By using the molarity formula, the number of moles of solute required can be calculated.

$\mathbf{Molarity}\mathbf{=}\frac{\mathbf{Number} \mathbf{of} \mathbf{Moles}}{\mathbf{Volume} \mathbf{of}\mathbf{ } \mathbf{the}\mathbf{ } \mathbf{Solution} \mathbf{(} \mathbf{in} \mathbf{Litre} \mathbf{)}}$

Then, multiply the number of moles of solute with its molar mass. 

When a solution is diluted, the number of moles of the solute remains the same.

The number of moles of solute can be obtained by:

$n=M\times V$

Where, M is the molarity of solution and V is the volume of solution.

To find the molarity of a solution after dilution, use the formula:

$M_1{V}_1=M_2{V}_2$

Molarity of the  $\mathbf{KH}\mathbf{2}{\mathbf{PO}}_{\mathbf{4}}\mathbf{=}\mathbf{8}\mathbf{.}\mathbf{55}\mathbf{\times }{\mathbf{10}}^{\mathbf{-}\mathbf{2}}\mathbf{M}$

 $$\begin{gathered} \mathbf{Volume}\mathbf{ }\mathbf{of}\mathbf{ }\mathbf{Solution}\mathbf{=}\mathbf{365}\mathbf{mL} \\ \mathbf{=}\mathbf{0}\mathbf{.}\mathbf{365}\mathbf{L} \end{gathered}$$

$$\begin{gathered} \mathbf{Molarity}\mathbf{=}\frac{\mathbf{Number} \mathbf{of} \mathbf{Moles}}{\mathbf{Volume} \mathbf{of} \mathbf{the} \mathbf{Solution} \mathbf{(} \mathbf{in} \mathbf{Litre} \mathbf{)}} \\ \mathbf{0}\mathbf{.}\mathbf{0855} \mathbf{M}\mathbf{=}\frac{\mathbf{Number} \mathbf{of} \mathbf{Moles}}{\mathbf{0}\mathbf{.}\mathbf{365} \mathbf{L}} \\ \mathbf{Number} \mathbf{of} \mathbf{Moles}\mathbf{=}\mathbf{0}\mathbf{.}\mathbf{0855}\mathbf{\times }\mathbf{0}\mathbf{.}\mathbf{365} \mathbf{mol} \\ \mathbf{Number} \mathbf{of} \mathbf{Moles}\mathbf{=}\mathbf{0}\mathbf{.}\mathbf{031}\mathbf{moles} \end{gathered}$$

The mass of  $K{H}_{2}P{O}_4$ solid is:

$$\begin{gathered} mass=n\times M \\ =0.031 mol\times 136.1 g/mol \\ =4.22 g \end{gathered}$$

Hence, 4.22 g of the solid $K{H}_{2}P{O}_4$ should be dissolved in 365 mL water.
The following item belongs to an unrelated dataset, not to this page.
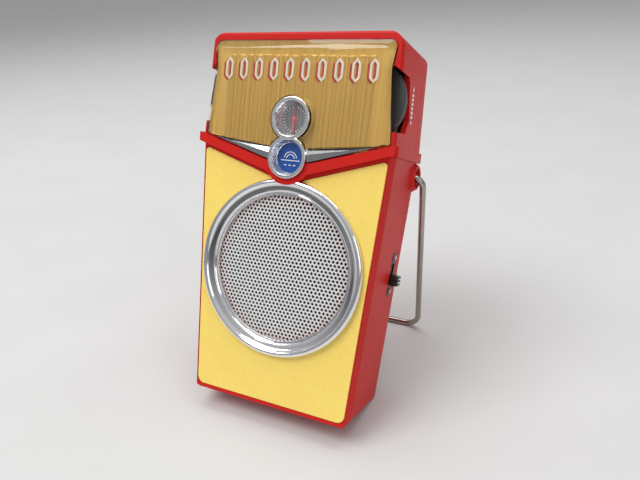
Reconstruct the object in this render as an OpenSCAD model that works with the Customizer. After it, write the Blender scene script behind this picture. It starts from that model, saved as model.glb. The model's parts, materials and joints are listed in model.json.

Initial molarity  $M_1=1.25 M$

Final molarity  $M_2=0.335 M$

Final volume  $V_2=465 mL$

$$\begin{gathered} \mathbf{Molarity} \mathbf{Equation}\mathbf{,} \\ {\mathbf{M}}_{\mathbf{1}}\mathbf{\times }{\mathbf{V}}_{\mathbf{1}}\mathbf{=}{\mathbf{M}}_{\mathbf{2}}\mathbf{\times }{\mathbf{V}}_{\mathbf{2}} \end{gathered}$$

$$\begin{gathered} \mathbf{0}\mathbf{.}\mathbf{335}\mathbf{M}\mathbf{\times }\mathbf{0}\mathbf{.}\mathbf{465}\mathbf{L}\mathbf{=}\mathbf{1}\mathbf{.}\mathbf{25}\mathbf{M}\mathbf{\times }{\mathbf{V}}_{\mathbf{1}} \\ {\mathbf{V}}_{\mathbf{1}}\mathbf{=}\frac{\mathbf{0}\mathbf{.}\mathbf{335}\mathbf{M}\mathbf{\times }\mathbf{465} \mathbf{mL}}{\mathbf{1}\mathbf{.}\mathbf{25}\mathbf{M}} \\ {\mathbf{V}}_{\mathbf{1}}\mathbf{=}\mathbf{125} \mathbf{mL} \end{gathered}$$

Take 125 mL of 1.25 M NaOH solution and add water until the volume becomes 465 mL.